Onebox results as Contact Information

A patent application that seems to address where one box information comes from is Enhanced Search Results, which I wrote about in When Might Google Show Local Search Information in Web Search Results?.

It provides a number of assumptions and insights into when Google might try to use information from their local search database, and when they might try to show information from the web site listed instead.

It’s possible for incorrect or incomplete information to be available in the primary data sources that are purchased by Google from telecom providers and other collectors of location data. It’s also possible that web sites may contain old or inaccurate addresses for businesses.

Onebox Results as the Best Match for a Query

The decision to show either one address, or more addresses with location information for businesses during a web search, is described in a Google patent application titled, Geographic Coding for Location Search Queries, which I wrote about in Girl Scouts with Guns: Geographic Coding in Google Location Searches.

If one business is a best result for a web search query, and any other results have a much lower confidence score, then only one result will be shown. If there might be several good results for the query used, then multiple results might be shown:

If a best score is more than a predetermined multiple of a next best score, the location corresponding to the best score may be provided to the user along with a map image of the corresponding location. The map image may be centered on the corresponding location and may be sized to include a per-determined bounding box, region or window around the corresponding location.

Alternatively, if the best score is less than the per-determined multiple, several locations corresponding to a range of scores may be provided to the user.

Political and Other Reasons for Incomplete Information

Some of the difficulties in getting good location information from places like China are explored more fully in a patent application titled Local Search, which I wrote about in Google Local Search in China: Export Restrictions, Filtering Sensitive Keywords, and Limited Data.

While the focus of that patent application is upon local search in China, it provides some other insights into approaches that Google could use anywhere when there is limited address information for businesses.

It also describes the possibility of using different colored icons on a map for businesses where less than complete address information is available.

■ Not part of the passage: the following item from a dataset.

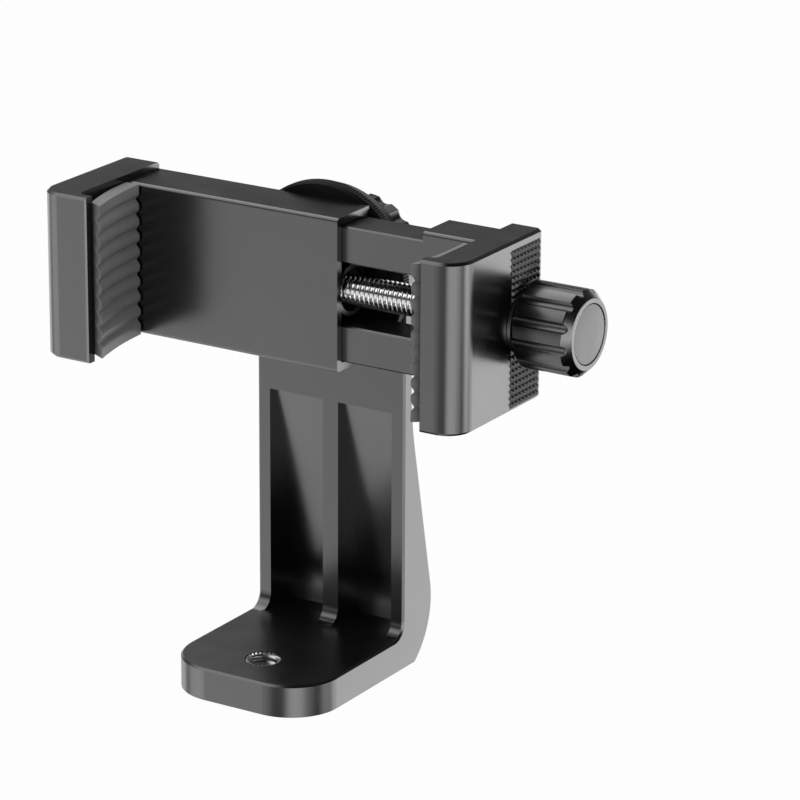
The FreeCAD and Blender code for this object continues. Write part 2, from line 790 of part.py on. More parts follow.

Best Data Problems and Incorrect Address Information

A couple of patent applications from Google explore the database side of Google’s local search database more deeply.

The patent filing Generating structured information (which I wrote about in Google’s Local Search Patent Application) provides a lot of information about the collection of data from different sources, comparison of that data, and choices made as to which data should be shown for a business at a location.

The document tells us about how “confidence levels” for different geographic facts might be scored, and used to determine which information to display for a location.

An even deeper look at local search database structures, on choices made about which information to show with specific locations is the focus of the patent filing Identifying locations. I blogged about that document in A Google Approach to Improving Location Information Accuracy.

The location repository approach in Identifying Locations sounds like a way of following best practices in building a database, but a database can only be as good as the data that goes into it.

Direct Address Information in the Future?

A potential future source of address information might come directly from signs on buildings in the street view images of the buildings, which I wrote about in Google on Reading Text in Images from Street Views, Store Shelves, and Museum Interiors. Another post on that topic is Better Business Location Search using OCR with Street Views.

It’s possible that errors caused by the software that tries to read characters on signs from buildings might be limited by the use of global positioning satellite (GPS) information that is also collected when images are taken of buildings for Google’s Street Views program.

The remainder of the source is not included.